The campaign came as Business Mentors New Zealand (BMNZ) celebrated 25 years of mentoring in New Zealand and had been launched because of the strong predicted business growth in Central Otago, BMNZ Otago manager John Rigby said.

“We are very excited by the projected business growth across the region, hence our desire to add more Central Otago mentors to our team . . . We are looking for as many mentors as we can get.”

The scheme had been operating with start-up and mature businesses in Central Otago for more than 10 years. About 10 volunteer mentors had helped about 125 businesses during that time.

Some clients had also been assisted in the Queenstown Lakes district, although this had been harder to arrange in the past because of the extra distance, time and costs involved, Mr Rigby said.

However, now teams of mentors had been established in Queenstown and Wanaka it was easier to deliver support in those areas. Technology such as Skype also meant “remote” mentoring was possible for other areas, such as in the Maniototo.

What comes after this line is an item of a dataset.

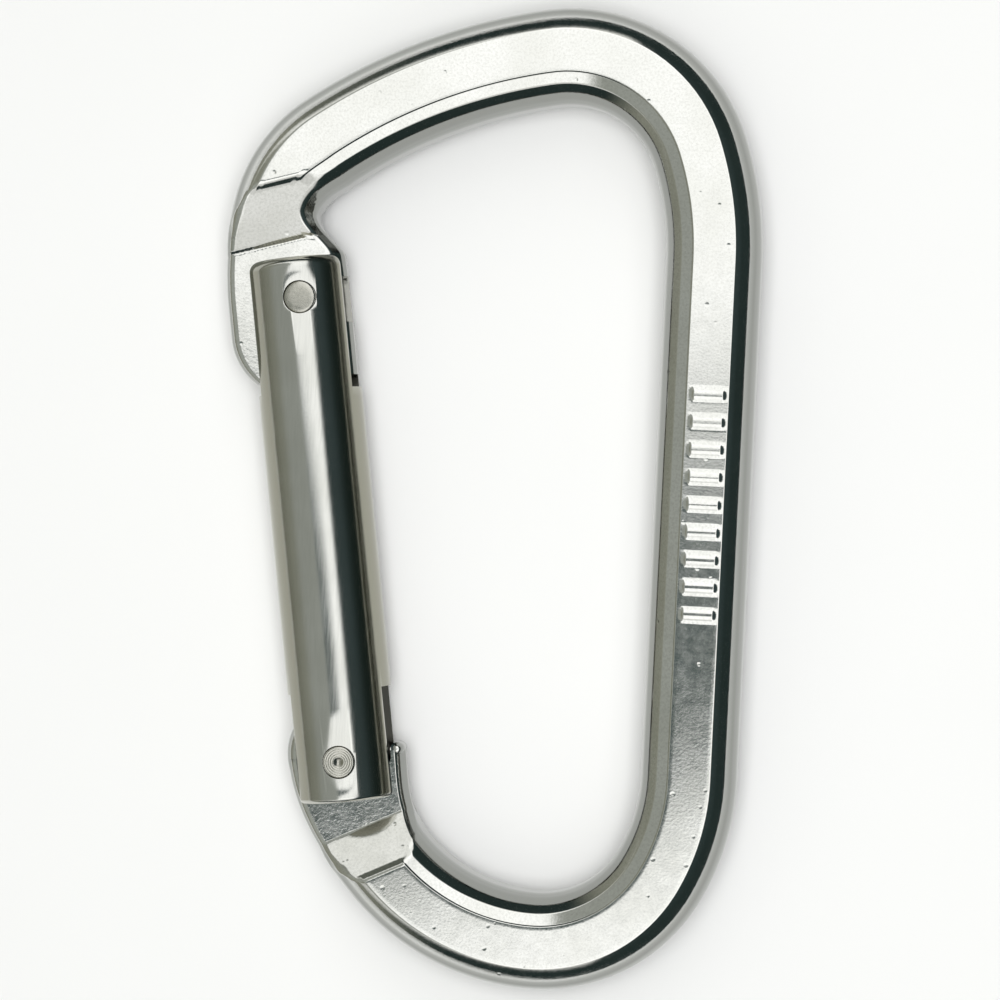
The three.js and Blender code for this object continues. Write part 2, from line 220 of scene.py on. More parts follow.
def make_object(name, vertices, faces):
    mesh = bpy.data.meshes.new(name)
    mesh.from_pydata([tuple(v) for v in vertices], [], faces)
    mesh.validate()
    obj = bpy.data.objects.new(name, mesh)
    bpy.context.scene.collection.objects.link(obj)
    return obj


def weld(obj):
    """Merges doubled points, drops slivers and turns every face outwards."""
    bm = bmesh.new()
    bm.from_mesh(obj.data)
    bmesh.ops.remove_doubles(bm, verts=bm.verts, dist=WELD)
    bmesh.ops.dissolve_degenerate(bm, edges=bm.edges, dist=WELD / 4)
    bmesh.ops.recalc_face_normals(bm, faces=bm.faces)
    bm.to_mesh(obj.data)
    bm.free()


def apply_modifiers(obj):
    bpy.context.view_layer.update()
    seen = obj.evaluated_get(bpy.context.evaluated_depsgraph_get())
    mesh = bpy.data.meshes.new_from_object(seen)
    obj.modifiers.clear()
    obj.data = mesh


def combine(obj, other, operation):
    """Joins or cuts obj with another closed solid, which is used up."""
    modifier = obj.modifiers.new("combine", "BOOLEAN")
    modifier.operation = operation
    modifier.solver = "MANIFOLD"
    modifier.object = other
    apply_modifiers(obj)
    bpy.data.objects.remove(other)


def bevel(obj, width):
    modifier = obj.modifiers.new("bevel", "BEVEL")
    modifier.width = width
    modifier.segments = 2
    modifier.limit_method = "ANGLE"
    modifier.angle_limit = math.radians(BEVEL_ANGLE)
    apply_modifiers(obj)


def skin(name, rings):
    """One solid from a run of equal rings of points."""
    rings = np.asarray(rings)
    count = rings.shape[1]
    faces = []
    for r in range(len(rings) - 1):
        for i in range(count):
            j = (i + 1) % count
            a = r * count
            b = a + count
            faces.append((a + i, a + j, b + j, b + i))
    last = (len(rings) - 1) * count
    faces.append(tuple(range(count))[::-1])
    faces.append(tuple(range(last, last + count)))
    obj = make_object(name, rings.reshape(-1, 3), faces)
    weld(obj)
    return obj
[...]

The scheme meant start-up or developing businesses could receive valuable advice and ideas from those who were already successful in business, Mr Rigby said.

“If you have been a business owner or involved in business for more than a few years, there is a good chance you have developed a whole range of skills and experiences that makes you much better at what you do now than when you first started out . . .

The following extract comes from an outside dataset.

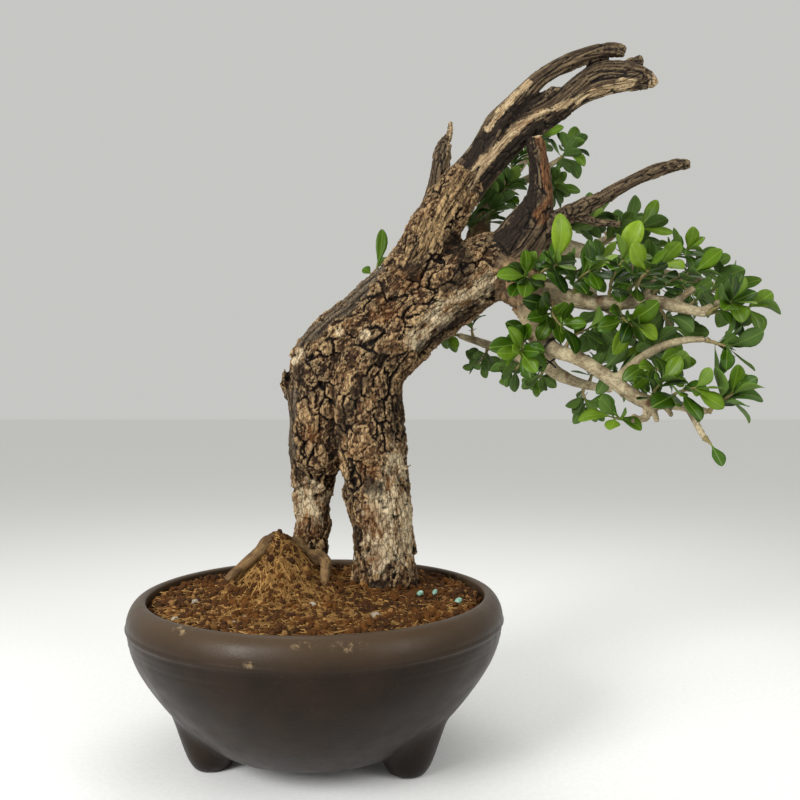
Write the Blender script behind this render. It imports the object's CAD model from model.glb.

“Let’s be honest, the mere fact that a business operates over any period of time in what is a dynamic environment influenced by so many factors over which the business owner has no control means the owner has been doing something right.”

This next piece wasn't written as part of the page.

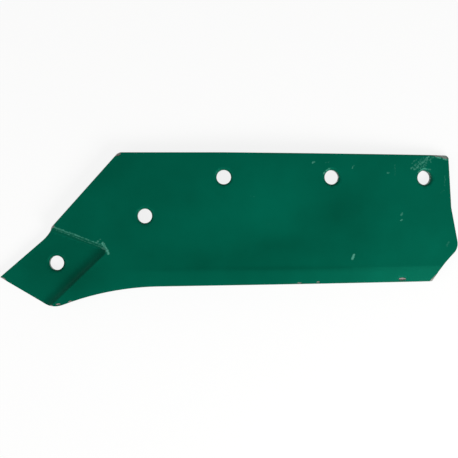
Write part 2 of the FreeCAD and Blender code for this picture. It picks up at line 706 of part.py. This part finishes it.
def resting_turn(shape):
    """Turn that brings the share onto the three corners that it lies on, soil face up."""
    centre = shape.Solids[0].CenterOfMass
    points = [vertex.Point for vertex in shape.Vertexes if vertex.Point.z < centre.z]
    for trio in itertools.combinations(points, 3):
        normal = (trio[1] - trio[0]).cross(trio[2] - trio[0])
        if abs(normal.z) < 0.9 * normal.Length or normal.Length < 1:
            continue
        normal = normal / math.copysign(normal.Length, normal.z)
        if min((point - trio[0]).dot(normal) for point in points) < -1e-3:
            continue
        under = centre - normal * (centre - trio[0]).dot(normal)
        sides = zip(trio, trio[1:] + trio[:1])
        turns = [(end - start).cross(under - start).dot(normal) for start, end in sides]
        if min(turns) > 0 or max(turns) < 0:
            return Rotation(normal, Vector(0, 0, 1))
    raise RuntimeError("the share finds no three corners to lie on")


def lay_down(body):
    """Rests the share on the ground, with the origin under the middle of its outline."""
    turn = resting_turn(body.Shape)
    body.Placement = Placement(Vector(), turn)
    box = body.Shape.optimalBoundingBox()
    middle = box.Center
    body.Placement = Placement(Vector(-middle.x, -middle.y, -box.ZMin), turn)


def check(doc):
    """Stops before anything is written if a feature or a sub-part failed."""
    for item in doc.Objects:
        if "Invalid" in item.State or "Error" in item.State:
            raise RuntimeError(f"{item.Name} failed: {item.State}")
        if item.TypeId == "PartDesign::Body":
            if item.Shape.isNull() or not item.Shape.isValid() or len(item.Shape.Solids) != 1:
                raise RuntimeError(f"{item.Name} isn't one valid solid")


def main():
    doc = FreeCAD.newDocument("plough_share")
    make_sheet(doc)
    share = doc.addObject("PartDesign::Body", NODE)
    share.Label = NODE
    rolled_plate(share)
    doc.recompute()
    seat(share)
    trim, rounded = outline(share)
    rounded_rim(share, trim, rounded)
    bolt_holes(share)
    corner_flat(share)
    share.Tip = scoop_flat(share)
    doc.recompute()
    lay_down(share)
    doc.recompute()
    check(doc)
    os.makedirs("parts", exist_ok=True)
    share.Shape.exportStep(f"parts/{share.Label}.step")
    box = share.Shape.optimalBoundingBox()
    print(f"{share.Label}: {box.XLength:.1f} x {box.YLength:.1f} x {box.ZLength:.1f} mm,")
    print(f"{share.Shape.Volume / 1000:.0f} cm3, {len(share.Shape.Faces)} faces")


main()
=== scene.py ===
import json
import math

import bmesh
import bpy
from mathutils import Matrix, Vector, noise


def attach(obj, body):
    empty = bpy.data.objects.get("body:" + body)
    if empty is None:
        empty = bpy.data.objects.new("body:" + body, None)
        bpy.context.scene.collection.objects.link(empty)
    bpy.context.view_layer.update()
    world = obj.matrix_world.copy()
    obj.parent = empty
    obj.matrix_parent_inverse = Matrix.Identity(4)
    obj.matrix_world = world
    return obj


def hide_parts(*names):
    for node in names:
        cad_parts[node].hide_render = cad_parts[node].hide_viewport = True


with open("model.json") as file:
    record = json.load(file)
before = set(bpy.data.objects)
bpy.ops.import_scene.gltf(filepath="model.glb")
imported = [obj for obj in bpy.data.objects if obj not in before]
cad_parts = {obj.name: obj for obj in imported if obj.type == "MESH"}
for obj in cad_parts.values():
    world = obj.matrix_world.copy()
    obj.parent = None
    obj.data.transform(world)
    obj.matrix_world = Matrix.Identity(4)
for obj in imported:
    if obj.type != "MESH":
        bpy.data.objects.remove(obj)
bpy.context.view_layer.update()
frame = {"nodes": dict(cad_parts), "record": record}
print("frame loaded")

mm = 0.001


# ---- small helpers ----

def srgb(hexColour):
    # hex as given on screen, turned to the linear values that Blender works in
    levels = [int(hexColour[i:i + 2], 16) / 255 for i in (1, 3, 5)]
    linear = [v / 12.92 if v <= 0.04045 else ((v + 0.055) / 1.055) ** 2.4 for v in levels]
    return (*linear, 1.0)


def addNode(tree, kind, settings=None, **links):
    # one node with its properties; links go by socket name, or by number as i0, i1 and so on
    node = tree.nodes.new(kind)
    for name, value in (settings or {}).items():
        setattr(node, name, value)
    for name, value in links.items():
        socket = node.inputs[int(name[1:])] if name[0] == "i" and name[1:].isdigit() else node.inputs[name]
        if isinstance(value, bpy.types.NodeSocket):
            tree.links.new(value, socket)
        else:
            socket.default_value = value
    return node


# ---- where the plate lies ----

mounts = {mount["name"]: mount for mount in frame["record"]["mounts"]}
faceNormal = Vector(mounts["middle_bolt"]["axis"]).normalized()
middleHole = Vector(mounts["middle_bolt"]["pos_m"])
alongRow = Vector(mounts["bend_bolt"]["pos_m"]) - middleHole
alongRow = (alongRow - faceNormal * alongRow.dot(faceNormal)).normalized()
upPlate = faceNormal.cross(alongRow)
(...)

Mr Rigby said businesspeople often undersold their abilities and talent, but when they used their skills and knowledge to help others it strengthened the existing business community and economic wellbeing of their area.

B & M Joinery co-owners Brendon Munro and Mark Harrison said they had received great support through the scheme.

They launched their Cromwell business only a month ago and said mentor Ian Shirley had provided valuable, impartial advice “from the very beginning”.

The Central Otago economy was strong and their business was already thriving; they have already taken on an apprentice.

They emphasised the confidentiality of the scheme and encouraged others to consider taking part.

Mr Shirley, who is the sales and administration manager at ViBlock, in Earnscleugh, had various management roles in other sectors before that role. He said he had volunteered as a mentor for six years.

It was rewarding to be able to pass on his experience and he was energised by the enthusiasm of those starting out in business.

“I’ve always been encouraged by the enthusiasm and commitment that these people have to set up a new business . . . It’s great to be involved and share that experience.”

He said it only cost a few hundred dollars for businesses to take part in the scheme, and they would receive ongoing advice.

He believed small businesses were “the way forward for our country” and encouraged those starting out to be prepared.

“It’s that old saying, failing to plan is planning to fail.”